I have said this to many people so I must say this here: Poland cannot simply do wrong with their black metal. And when I say that I’m of course referring to uncommercialized and down-to-the-bone black metal. Mgła has never disappointed with their releases and their most recent With Hearts Toward None album is a phenomenal and addictive classic which will only leave you anticipating for even more material. Sometimes I wonder if it is a trickery for these guys to release 5-6 songs per album just as teaser for those of us who want to hear more. I have found myself listening to this album on repeat more than just a few times in the course of these last few weeks, and has even rekindled my appreciation for other Polish bands such as Infernal War (a personal favorite) and Thoth. If you are looking for raw, ugly, and even some would say ‘catchy’ black metal, check out this release along with the rest of Mgła’s discography if you are not familiar with them already.

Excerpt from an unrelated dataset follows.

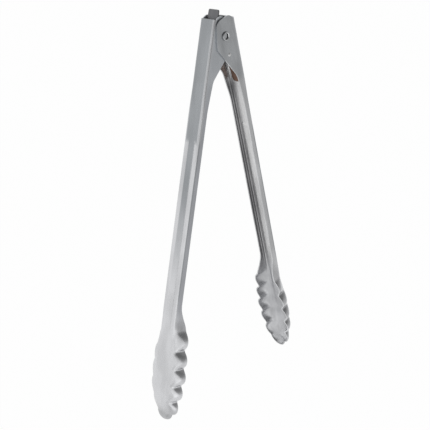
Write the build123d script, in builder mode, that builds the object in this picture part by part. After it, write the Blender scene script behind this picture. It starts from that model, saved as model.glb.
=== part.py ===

Anhedonist – “Netherwards”
Anhedonist are a doom metal band hailing from my neck of the woods here in Seattle, and remain as one of my favorite local acts that I am proud to promote and flaunt shamelessly, as their latest album Netherwards is both a phenomenal doom gem and they are absolutely crushing as a live piece. For fans of traditional as well as funeral doom will both appreciate this record, as it covers the basis of both of these sub-genres in noticeable doses. I hate to overuse the word “crushing”, but there cannot be a better word to emphasize on Netherwards in its entirety. In comparison to their previous recordings on demo, this record shows great improvement for Anhedonist as a band and it is apparent that you will hear their name more often and hopefully they will be going places with the kick-start of this release. Doom metal enthusiasts will appreciate this release, even with the elements of death-doom included. Anhedonist will also embark on a West coast tour this upcoming July with Dead Congregation (Greece) and Grave Miasma (UK). More info is available for that can be located on their Facebook page here.
Wolvhammer – “The Obsidian Planes”
Here is a gem that I am really grateful to have discovered, courtesy of Profound Lore Records. I am somewhat of a finicky person when it comes to sludge metal, as it easily falls into different sub-genres of its own and every band has their own way of experimenting and incorporating it into their sound. Wolvhammer’s latest release grabbed my attention upon first listen and from then on I knew it was going to be one of those albums to put on repeat for days on end. The Obsidian Planes is a blackened sludge album that is both catchy and clean-produced, and also pulled off very well. I have yet to hear any of Wolvhammer’s older releases, but the production and musical structures throughout The Obsidian Planes is done in a very flowing and rhythmic pattern from beginning to end, all of which ties the album together really well and makes this an exceptional release.
Kult ov Azazel / Teratism – Split
This is a split which contains 2 different covers of Venom’s “In League With Satan” from both KoA and Teratism, re-done in their own vision and musical interpretations. In this day and age, it is undeniable that many black metal bands of our generation will or have done covers of metal classics of previous eras. I have heard those of all types, those who would have made their masters proud, those who should never make the same mistake again, and the rare few of those who have even exceeded the originals. This release is very interesting to me, as the idea from an outsider’s point does not seem very appealing at first, until a proper listening is actually done. I was very impressed with the results of these two covers of the same song – both completely different in sound in their own unique style and visions. Although it is very to-the-point and contains only two covers on the album, they have simply made it work by the fact that these interpretations differ so much and are both done very well at that! Although I rarely make references to album artwork on here, the art contained both on the cover as well as the layout is fantastic, courtesy of Mark Riddick’s visionaries that have always gone well with Teratism’s own personal concept.